The third capital is cultural capital and was mostly analyzed in the players behaviour and what kind of people they liked to play with. Most people play with those who speak the same language. But the difference between players nationality can appear in more than just the language. They can have different social rules of what might be right or wrong, how to behave in certain situations, what is socially acceptable and what’s considered taboo. The real-life personality translates into the game and can affect what kind of group player becomes a part of. But of course, like other capital, people ingame can affect the real world in more ways than just perspective, both in a negative and positive way.
The fourth and last capital is symbolic capital. It appeared when people and groups got recognized in the game, even got famous for certain actions. However, their repetition could be both negative and positive, based on perspective. This symbolic capital could even reach out of the game, where certain players got known in the real world. The interviewees also mention some examples of where external symbolic capital had moved into the game.
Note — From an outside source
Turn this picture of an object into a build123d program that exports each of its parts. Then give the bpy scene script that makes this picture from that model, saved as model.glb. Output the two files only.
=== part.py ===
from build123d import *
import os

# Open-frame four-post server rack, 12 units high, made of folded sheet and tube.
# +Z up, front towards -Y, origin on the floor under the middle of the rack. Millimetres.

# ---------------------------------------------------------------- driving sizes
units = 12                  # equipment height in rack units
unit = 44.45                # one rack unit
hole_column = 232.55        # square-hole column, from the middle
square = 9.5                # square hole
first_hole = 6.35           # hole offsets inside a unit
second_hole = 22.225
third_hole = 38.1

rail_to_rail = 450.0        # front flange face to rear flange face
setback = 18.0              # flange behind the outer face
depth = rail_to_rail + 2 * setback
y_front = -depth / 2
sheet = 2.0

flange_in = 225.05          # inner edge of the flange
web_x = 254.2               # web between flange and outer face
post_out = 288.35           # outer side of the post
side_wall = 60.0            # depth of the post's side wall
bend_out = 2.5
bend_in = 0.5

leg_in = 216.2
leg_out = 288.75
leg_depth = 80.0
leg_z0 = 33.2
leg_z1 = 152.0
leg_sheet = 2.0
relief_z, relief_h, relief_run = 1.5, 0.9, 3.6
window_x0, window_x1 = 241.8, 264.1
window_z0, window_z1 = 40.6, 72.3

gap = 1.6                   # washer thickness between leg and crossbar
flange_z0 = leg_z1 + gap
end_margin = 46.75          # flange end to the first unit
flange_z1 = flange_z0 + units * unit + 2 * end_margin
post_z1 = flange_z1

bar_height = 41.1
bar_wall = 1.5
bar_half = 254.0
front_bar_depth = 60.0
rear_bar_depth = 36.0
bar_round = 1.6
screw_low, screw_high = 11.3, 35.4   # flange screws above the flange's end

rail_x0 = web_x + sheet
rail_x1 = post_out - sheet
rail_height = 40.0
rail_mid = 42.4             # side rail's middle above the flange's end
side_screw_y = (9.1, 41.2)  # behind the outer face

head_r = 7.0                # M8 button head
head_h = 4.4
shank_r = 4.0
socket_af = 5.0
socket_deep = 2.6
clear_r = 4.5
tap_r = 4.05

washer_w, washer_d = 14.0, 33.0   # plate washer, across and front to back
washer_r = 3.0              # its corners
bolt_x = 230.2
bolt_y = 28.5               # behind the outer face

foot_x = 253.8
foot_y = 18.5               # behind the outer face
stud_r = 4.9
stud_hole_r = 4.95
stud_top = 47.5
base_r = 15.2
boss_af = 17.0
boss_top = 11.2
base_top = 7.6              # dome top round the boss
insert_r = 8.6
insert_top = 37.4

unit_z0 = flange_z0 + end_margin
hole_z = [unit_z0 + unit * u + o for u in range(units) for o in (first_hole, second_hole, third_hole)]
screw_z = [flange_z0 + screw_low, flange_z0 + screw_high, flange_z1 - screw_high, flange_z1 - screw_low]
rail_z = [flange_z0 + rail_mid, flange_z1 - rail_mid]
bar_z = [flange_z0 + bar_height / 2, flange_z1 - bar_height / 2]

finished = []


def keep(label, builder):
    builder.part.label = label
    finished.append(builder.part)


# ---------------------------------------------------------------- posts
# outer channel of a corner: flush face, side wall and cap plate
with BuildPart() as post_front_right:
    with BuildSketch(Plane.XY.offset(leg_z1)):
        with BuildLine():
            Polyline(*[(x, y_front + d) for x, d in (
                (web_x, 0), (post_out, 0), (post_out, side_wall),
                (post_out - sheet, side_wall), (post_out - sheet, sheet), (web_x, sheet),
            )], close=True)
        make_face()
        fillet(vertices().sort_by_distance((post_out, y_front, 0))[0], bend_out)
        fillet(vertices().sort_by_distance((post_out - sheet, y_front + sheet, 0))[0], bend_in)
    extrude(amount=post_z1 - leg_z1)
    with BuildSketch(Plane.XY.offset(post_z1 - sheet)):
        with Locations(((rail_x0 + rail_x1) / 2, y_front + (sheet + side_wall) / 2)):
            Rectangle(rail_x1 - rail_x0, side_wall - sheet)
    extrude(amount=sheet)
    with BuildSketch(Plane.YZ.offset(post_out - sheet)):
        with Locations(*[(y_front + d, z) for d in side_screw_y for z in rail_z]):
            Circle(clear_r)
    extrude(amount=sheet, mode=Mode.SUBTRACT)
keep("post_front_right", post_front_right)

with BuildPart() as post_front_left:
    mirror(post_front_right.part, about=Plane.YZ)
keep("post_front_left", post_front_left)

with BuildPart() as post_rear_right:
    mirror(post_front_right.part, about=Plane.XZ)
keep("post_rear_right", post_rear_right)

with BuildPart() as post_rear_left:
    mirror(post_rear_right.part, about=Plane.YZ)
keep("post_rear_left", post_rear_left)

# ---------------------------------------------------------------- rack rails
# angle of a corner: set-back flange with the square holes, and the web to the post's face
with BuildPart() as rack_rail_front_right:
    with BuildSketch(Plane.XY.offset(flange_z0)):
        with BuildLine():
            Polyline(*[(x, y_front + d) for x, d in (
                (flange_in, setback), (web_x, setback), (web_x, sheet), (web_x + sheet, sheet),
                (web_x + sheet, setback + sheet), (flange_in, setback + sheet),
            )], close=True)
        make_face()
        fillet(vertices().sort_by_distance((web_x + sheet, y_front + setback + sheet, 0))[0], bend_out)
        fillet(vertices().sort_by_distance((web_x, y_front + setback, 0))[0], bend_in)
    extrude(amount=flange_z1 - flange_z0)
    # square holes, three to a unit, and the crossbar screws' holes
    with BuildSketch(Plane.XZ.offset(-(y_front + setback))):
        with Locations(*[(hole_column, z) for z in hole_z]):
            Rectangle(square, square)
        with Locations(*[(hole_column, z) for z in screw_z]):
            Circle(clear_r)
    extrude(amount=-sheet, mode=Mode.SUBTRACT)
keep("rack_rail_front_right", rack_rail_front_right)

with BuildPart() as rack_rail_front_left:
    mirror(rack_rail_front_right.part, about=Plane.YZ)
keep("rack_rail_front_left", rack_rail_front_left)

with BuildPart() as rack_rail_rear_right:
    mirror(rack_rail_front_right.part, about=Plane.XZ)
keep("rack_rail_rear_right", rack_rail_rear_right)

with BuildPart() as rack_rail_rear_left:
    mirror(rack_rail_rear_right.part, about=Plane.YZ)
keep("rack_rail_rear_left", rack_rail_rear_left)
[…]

There some celebrities started to play EVE Online got instantly known and respected by the community. The final conclusion of the paper closed the loop on how EVE online and the real world connects trough the actions of the players. They have the capability to use both internal and external capital to affect their ingame and their real-world surroundings in a major way by playing the game. A great example is EVE fanfest which is a huge festival which effects the real society in Iceland in a major positive way. The festival is something wouldn‘t be possible without the influence from the virtual world of EVE Online world and its player base. But in the end, for so many players EVE Online is something that’s been a part of their life for a very long time. Trough the game they made some serious social connections that translated over to the real world and sometimes not. But for them and so many more, EVE Online is so much more than just a game.